GOAL OF THE EXERCISE:
Your task is to output the listing word for word, with pictures excluded.

***** TASK DATA *****

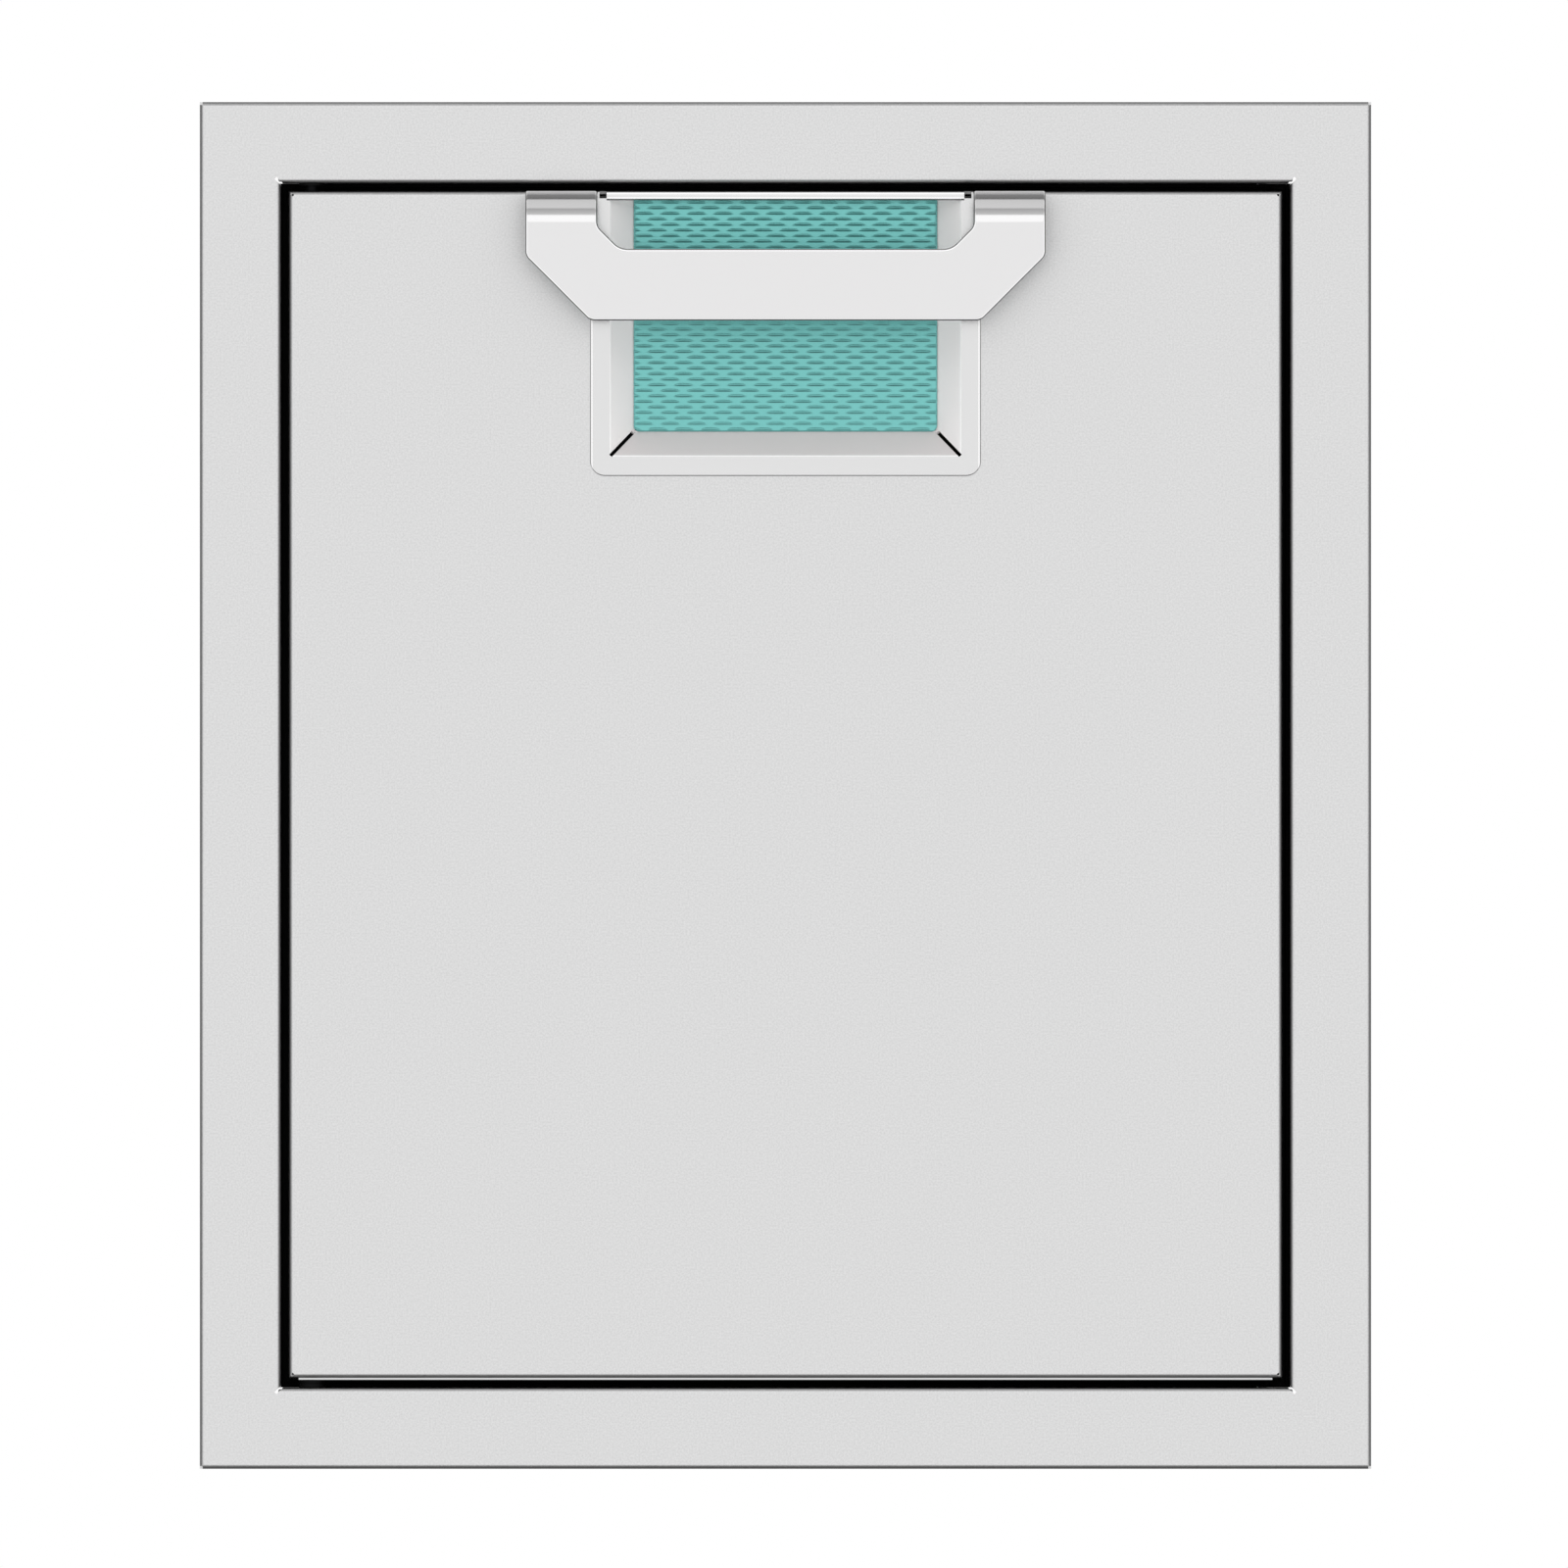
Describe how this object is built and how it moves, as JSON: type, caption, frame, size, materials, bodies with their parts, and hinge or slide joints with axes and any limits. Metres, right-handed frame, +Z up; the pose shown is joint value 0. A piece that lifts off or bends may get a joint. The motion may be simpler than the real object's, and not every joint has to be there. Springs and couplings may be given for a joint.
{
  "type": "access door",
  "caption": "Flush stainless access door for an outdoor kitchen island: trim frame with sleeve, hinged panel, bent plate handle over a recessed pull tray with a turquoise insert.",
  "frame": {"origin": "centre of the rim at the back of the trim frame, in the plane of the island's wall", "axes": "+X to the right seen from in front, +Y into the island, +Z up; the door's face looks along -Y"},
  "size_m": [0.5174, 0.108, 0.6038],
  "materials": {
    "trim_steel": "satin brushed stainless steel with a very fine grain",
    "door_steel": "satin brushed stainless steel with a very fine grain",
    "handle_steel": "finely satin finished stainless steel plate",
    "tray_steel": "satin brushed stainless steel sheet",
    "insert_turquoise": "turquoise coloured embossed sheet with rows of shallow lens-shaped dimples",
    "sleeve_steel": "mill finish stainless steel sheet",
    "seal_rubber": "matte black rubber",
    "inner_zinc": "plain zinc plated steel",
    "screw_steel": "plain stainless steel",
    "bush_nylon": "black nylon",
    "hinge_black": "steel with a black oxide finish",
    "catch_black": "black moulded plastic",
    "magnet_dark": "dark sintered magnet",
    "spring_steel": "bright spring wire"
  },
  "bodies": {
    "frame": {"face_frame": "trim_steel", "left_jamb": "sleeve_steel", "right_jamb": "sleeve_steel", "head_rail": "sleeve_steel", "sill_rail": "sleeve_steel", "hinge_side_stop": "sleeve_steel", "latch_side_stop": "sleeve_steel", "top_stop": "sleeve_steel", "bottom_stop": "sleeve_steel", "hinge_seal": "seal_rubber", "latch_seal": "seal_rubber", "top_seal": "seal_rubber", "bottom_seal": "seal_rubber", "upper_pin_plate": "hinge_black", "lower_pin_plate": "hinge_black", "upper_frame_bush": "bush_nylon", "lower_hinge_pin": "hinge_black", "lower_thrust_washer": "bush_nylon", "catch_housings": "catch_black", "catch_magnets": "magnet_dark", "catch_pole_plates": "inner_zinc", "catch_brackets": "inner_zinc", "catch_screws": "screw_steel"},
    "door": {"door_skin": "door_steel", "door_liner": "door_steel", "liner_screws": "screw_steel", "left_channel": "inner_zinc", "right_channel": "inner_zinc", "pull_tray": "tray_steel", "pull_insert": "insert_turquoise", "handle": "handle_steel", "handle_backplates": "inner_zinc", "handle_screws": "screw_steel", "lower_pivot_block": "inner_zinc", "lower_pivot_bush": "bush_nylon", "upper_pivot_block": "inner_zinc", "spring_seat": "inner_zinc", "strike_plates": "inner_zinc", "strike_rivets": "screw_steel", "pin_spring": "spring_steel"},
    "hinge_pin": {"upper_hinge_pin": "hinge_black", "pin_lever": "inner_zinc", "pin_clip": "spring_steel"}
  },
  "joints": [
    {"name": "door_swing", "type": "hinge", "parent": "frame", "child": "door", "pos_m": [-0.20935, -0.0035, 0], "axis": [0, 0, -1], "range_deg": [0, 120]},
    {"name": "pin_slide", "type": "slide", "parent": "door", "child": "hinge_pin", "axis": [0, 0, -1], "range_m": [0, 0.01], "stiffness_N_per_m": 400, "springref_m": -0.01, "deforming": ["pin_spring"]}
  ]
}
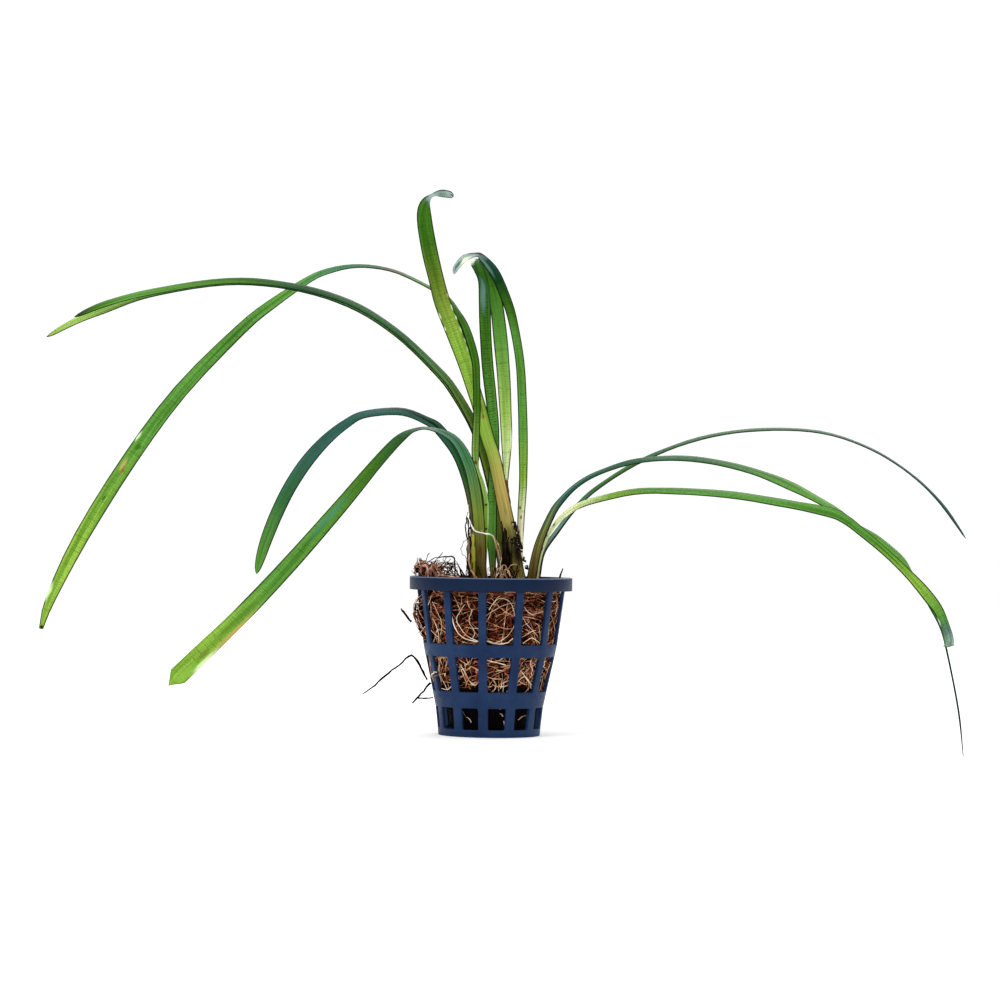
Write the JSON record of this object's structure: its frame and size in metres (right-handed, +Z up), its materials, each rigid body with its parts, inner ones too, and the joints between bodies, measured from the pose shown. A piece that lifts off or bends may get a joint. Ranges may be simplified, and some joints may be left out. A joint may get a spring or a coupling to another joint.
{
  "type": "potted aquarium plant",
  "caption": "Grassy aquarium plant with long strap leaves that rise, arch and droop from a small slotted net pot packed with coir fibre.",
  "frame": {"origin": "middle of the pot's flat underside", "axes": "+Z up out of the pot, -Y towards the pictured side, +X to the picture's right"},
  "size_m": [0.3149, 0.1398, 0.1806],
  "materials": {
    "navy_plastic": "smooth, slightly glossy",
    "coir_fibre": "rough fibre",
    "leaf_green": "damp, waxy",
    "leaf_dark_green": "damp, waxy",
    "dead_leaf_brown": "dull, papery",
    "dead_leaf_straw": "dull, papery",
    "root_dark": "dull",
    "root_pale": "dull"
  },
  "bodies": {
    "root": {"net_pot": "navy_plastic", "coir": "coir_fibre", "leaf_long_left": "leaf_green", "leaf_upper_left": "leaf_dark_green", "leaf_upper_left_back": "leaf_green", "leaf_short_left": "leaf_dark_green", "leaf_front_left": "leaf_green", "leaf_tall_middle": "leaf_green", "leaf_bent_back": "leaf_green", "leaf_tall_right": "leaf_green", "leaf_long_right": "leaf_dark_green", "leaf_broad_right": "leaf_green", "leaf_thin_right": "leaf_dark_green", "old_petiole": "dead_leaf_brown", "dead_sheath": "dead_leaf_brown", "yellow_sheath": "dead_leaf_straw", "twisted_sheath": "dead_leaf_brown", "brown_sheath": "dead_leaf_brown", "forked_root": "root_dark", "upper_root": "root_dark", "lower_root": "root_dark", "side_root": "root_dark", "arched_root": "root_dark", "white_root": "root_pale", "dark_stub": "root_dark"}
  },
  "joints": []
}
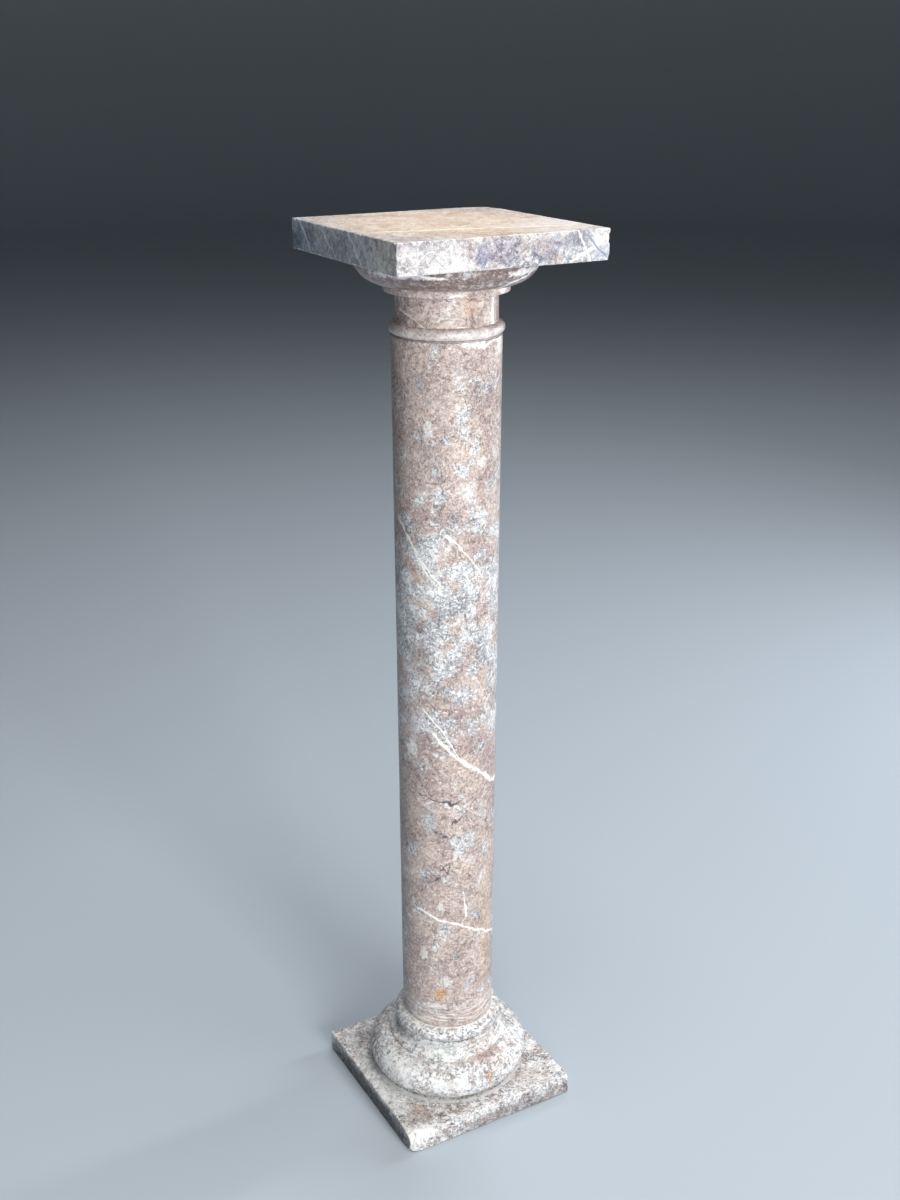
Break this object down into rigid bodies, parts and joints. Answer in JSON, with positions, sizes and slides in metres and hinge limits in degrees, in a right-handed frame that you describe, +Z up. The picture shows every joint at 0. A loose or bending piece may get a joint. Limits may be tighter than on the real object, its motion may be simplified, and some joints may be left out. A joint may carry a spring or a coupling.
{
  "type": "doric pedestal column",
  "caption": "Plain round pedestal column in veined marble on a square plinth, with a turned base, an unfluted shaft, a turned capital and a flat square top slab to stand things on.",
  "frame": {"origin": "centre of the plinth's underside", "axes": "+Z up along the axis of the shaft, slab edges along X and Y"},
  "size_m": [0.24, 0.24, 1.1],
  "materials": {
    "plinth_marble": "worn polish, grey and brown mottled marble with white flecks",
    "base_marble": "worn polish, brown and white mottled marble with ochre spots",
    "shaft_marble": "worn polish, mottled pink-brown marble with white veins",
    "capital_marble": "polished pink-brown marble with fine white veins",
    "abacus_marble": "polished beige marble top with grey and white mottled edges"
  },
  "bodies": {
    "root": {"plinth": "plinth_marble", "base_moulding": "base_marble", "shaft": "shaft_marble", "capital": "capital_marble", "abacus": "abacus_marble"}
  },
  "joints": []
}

*****

ANSWER:
Describe how this object is built and how it moves, as JSON: type, caption, frame, size, materials, bodies with their parts, and hinge or slide joints with axes and any limits. Metres, right-handed frame, +Z up; the pose shown is joint value 0. A piece that lifts off or bends may get a joint. The motion may be simpler than the real object's, and not every joint has to be there. Springs and couplings may be given for a joint.
{
  "type": "access door",
  "caption": "Flush stainless access door for an outdoor kitchen island: trim frame with sleeve, hinged panel, bent plate handle over a recessed pull tray with a turquoise insert.",
  "frame": {"origin": "centre of the rim at the back of the trim frame, in the plane of the island's wall", "axes": "+X to the right seen from in front, +Y into the island, +Z up; the door's face looks along -Y"},
  "size_m": [0.5174, 0.108, 0.6038],
  "materials": {
    "trim_steel": "satin brushed stainless steel with a very fine grain",
    "door_steel": "satin brushed stainless steel with a very fine grain",
    "handle_steel": "finely satin finished stainless steel plate",
    "tray_steel": "satin brushed stainless steel sheet",
    "insert_turquoise": "turquoise coloured embossed sheet with rows of shallow lens-shaped dimples",
    "sleeve_steel": "mill finish stainless steel sheet",
    "seal_rubber": "matte black rubber",
    "inner_zinc": "plain zinc plated steel",
    "screw_steel": "plain stainless steel",
    "bush_nylon": "black nylon",
    "hinge_black": "steel with a black oxide finish",
    "catch_black": "black moulded plastic",
    "magnet_dark": "dark sintered magnet",
    "spring_steel": "bright spring wire"
  },
  "bodies": {
    "frame": {"face_frame": "trim_steel", "left_jamb": "sleeve_steel", "right_jamb": "sleeve_steel", "head_rail": "sleeve_steel", "sill_rail": "sleeve_steel", "hinge_side_stop": "sleeve_steel", "latch_side_stop": "sleeve_steel", "top_stop": "sleeve_steel", "bottom_stop": "sleeve_steel", "hinge_seal": "seal_rubber", "latch_seal": "seal_rubber", "top_seal": "seal_rubber", "bottom_seal": "seal_rubber", "upper_pin_plate": "hinge_black", "lower_pin_plate": "hinge_black", "upper_frame_bush": "bush_nylon", "lower_hinge_pin": "hinge_black", "lower_thrust_washer": "bush_nylon", "catch_housings": "catch_black", "catch_magnets": "magnet_dark", "catch_pole_plates": "inner_zinc", "catch_brackets": "inner_zinc", "catch_screws": "screw_steel"},
    "door": {"door_skin": "door_steel", "door_liner": "door_steel", "liner_screws": "screw_steel", "left_channel": "inner_zinc", "right_channel": "inner_zinc", "pull_tray": "tray_steel", "pull_insert": "insert_turquoise", "handle": "handle_steel", "handle_backplates": "inner_zinc", "handle_screws": "screw_steel", "lower_pivot_block": "inner_zinc", "lower_pivot_bush": "bush_nylon", "upper_pivot_block": "inner_zinc", "spring_seat": "inner_zinc", "strike_plates": "inner_zinc", "strike_rivets": "screw_steel", "pin_spring": "spring_steel"},
    "hinge_pin": {"upper_hinge_pin": "hinge_black", "pin_lever": "inner_zinc", "pin_clip": "spring_steel"}
  },
  "joints": [
    {"name": "door_swing", "type": "hinge", "parent": "frame", "child": "door", "pos_m": [-0.20935, -0.0035, 0], "axis": [0, 0, -1], "range_deg": [0, 120]},
    {"name": "pin_slide", "type": "slide", "parent": "door", "child": "hinge_pin", "axis": [0, 0, -1], "range_m": [0, 0.01], "stiffness_N_per_m": 400, "springref_m": -0.01, "deforming": ["pin_spring"]}
  ]
}
Write the JSON record of this object's structure: its frame and size in metres (right-handed, +Z up), its materials, each rigid body with its parts, inner ones too, and the joints between bodies, measured from the pose shown. A piece that lifts off or bends may get a joint. Ranges may be simplified, and some joints may be left out. A joint may get a spring or a coupling to another joint.
{
  "type": "potted aquarium plant",
  "caption": "Grassy aquarium plant with long strap leaves that rise, arch and droop from a small slotted net pot packed with coir fibre.",
  "frame": {"origin": "middle of the pot's flat underside", "axes": "+Z up out of the pot, -Y towards the pictured side, +X to the picture's right"},
  "size_m": [0.3149, 0.1398, 0.1806],
  "materials": {
    "navy_plastic": "smooth, slightly glossy",
    "coir_fibre": "rough fibre",
    "leaf_green": "damp, waxy",
    "leaf_dark_green": "damp, waxy",
    "dead_leaf_brown": "dull, papery",
    "dead_leaf_straw": "dull, papery",
    "root_dark": "dull",
    "root_pale": "dull"
  },
  "bodies": {
    "root": {"net_pot": "navy_plastic", "coir": "coir_fibre", "leaf_long_left": "leaf_green", "leaf_upper_left": "leaf_dark_green", "leaf_upper_left_back": "leaf_green", "leaf_short_left": "leaf_dark_green", "leaf_front_left": "leaf_green", "leaf_tall_middle": "leaf_green", "leaf_bent_back": "leaf_green", "leaf_tall_right": "leaf_green", "leaf_long_right": "leaf_dark_green", "leaf_broad_right": "leaf_green", "leaf_thin_right": "leaf_dark_green", "old_petiole": "dead_leaf_brown", "dead_sheath": "dead_leaf_brown", "yellow_sheath": "dead_leaf_straw", "twisted_sheath": "dead_leaf_brown", "brown_sheath": "dead_leaf_brown", "forked_root": "root_dark", "upper_root": "root_dark", "lower_root": "root_dark", "side_root": "root_dark", "arched_root": "root_dark", "white_root": "root_pale", "dark_stub": "root_dark"}
  },
  "joints": []
}
Break this object down into rigid bodies, parts and joints. Answer in JSON, with positions, sizes and slides in metres and hinge limits in degrees, in a right-handed frame that you describe, +Z up. The picture shows every joint at 0. A loose or bending piece may get a joint. Limits may be tighter than on the real object, its motion may be simplified, and some joints may be left out. A joint may carry a spring or a coupling.
{
  "type": "doric pedestal column",
  "caption": "Plain round pedestal column in veined marble on a square plinth, with a turned base, an unfluted shaft, a turned capital and a flat square top slab to stand things on.",
  "frame": {"origin": "centre of the plinth's underside", "axes": "+Z up along the axis of the shaft, slab edges along X and Y"},
  "size_m": [0.24, 0.24, 1.1],
  "materials": {
    "plinth_marble": "worn polish, grey and brown mottled marble with white flecks",
    "base_marble": "worn polish, brown and white mottled marble with ochre spots",
    "shaft_marble": "worn polish, mottled pink-brown marble with white veins",
    "capital_marble": "polished pink-brown marble with fine white veins",
    "abacus_marble": "polished beige marble top with grey and white mottled edges"
  },
  "bodies": {
    "root": {"plinth": "plinth_marble", "base_moulding": "base_marble", "shaft": "shaft_marble", "capital": "capital_marble", "abacus": "abacus_marble"}
  },
  "joints": []
}